Abreuvoirs : des emplacements pas au hasard
En amont, la conception du réseau d'eau doit intégrer un système de nourrice et vannes, et prémunir du risque de gel (réseau enterré au minimum à 50 cm, canalisations extérieures isolées,...) de même que des interactions entre réseaux d'eau et électriques.
En bâtiment comme au pâturage, le positionnement, les capacités, la propreté et le nombre d'abreuvoirs (un abreuvoir collectif pour 20 vaches) sont essentiels pour éviter une hydratation insuffisante des vaches dont les effets peuvent rapidement être délétères tant pour la santé de l'animal que pour sa production. Des bacs trop peu nombreux ou éloignés risquent d'être accaparés par les dominantes du troupeau. L'équipement idéal doit prévoir une longueur importante (10 cm/vache), un volume conséquent (1 000 l), des abords stabilisés, un débit de 15 à 20 l/min sachant que les besoins d'une vache laitière peuvent varier de 30 à 140 l/j selon la température et l'hygrométrie extérieures et son stade de lactation.
P. Olivieri
L'eau utilisée pour le nettoyage et le rinçage doit être potable : avec 0 escherichia coli et 0 entérocoques à l'analyse.
Comment économiser ?
Des économies d'eau sont réalisables en anticipant les choses lors de la conception de l'installation de traite avec le choix de surfaces faciles à nettoyer, le mouillage préalable à la traite, des souillures repoussées manuellement avant le lavage final de même que par le recyclage de l'eau du dernier rinçage pour le nettoyage des quais. Les eaux de pluie peuvent aussi être utilisées pour le nettoyage de sols et murs, l'eau issue des pré-refroidisseurs peut également servir à l'abreuvement.

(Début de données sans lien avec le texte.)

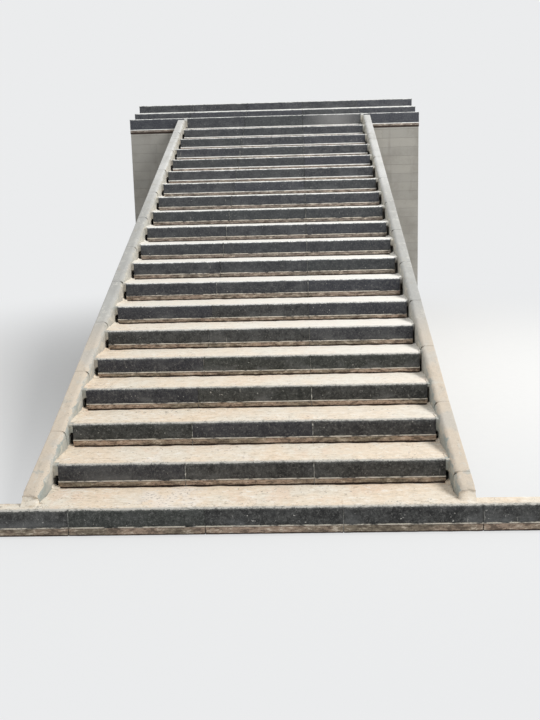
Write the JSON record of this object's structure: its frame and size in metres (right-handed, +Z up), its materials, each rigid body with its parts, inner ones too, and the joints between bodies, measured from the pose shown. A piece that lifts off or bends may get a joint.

Superposez une carte géologique à la carte de France de la densité d'élevages bovins : vous obtiendrez une correspondance quasi parfaite entre les massifs granitiques (socle : Armorique, Massif central, Vosges...) et l'implantation préférentielle des élevages. Tout sauf surprenant, ces sols pauvres étant des moins propices aux cultures. Dans ces sols granitiques et volcaniques, l'eau est présente majoritairement sous forme de ressources superficielles, sensibles aux sécheresses.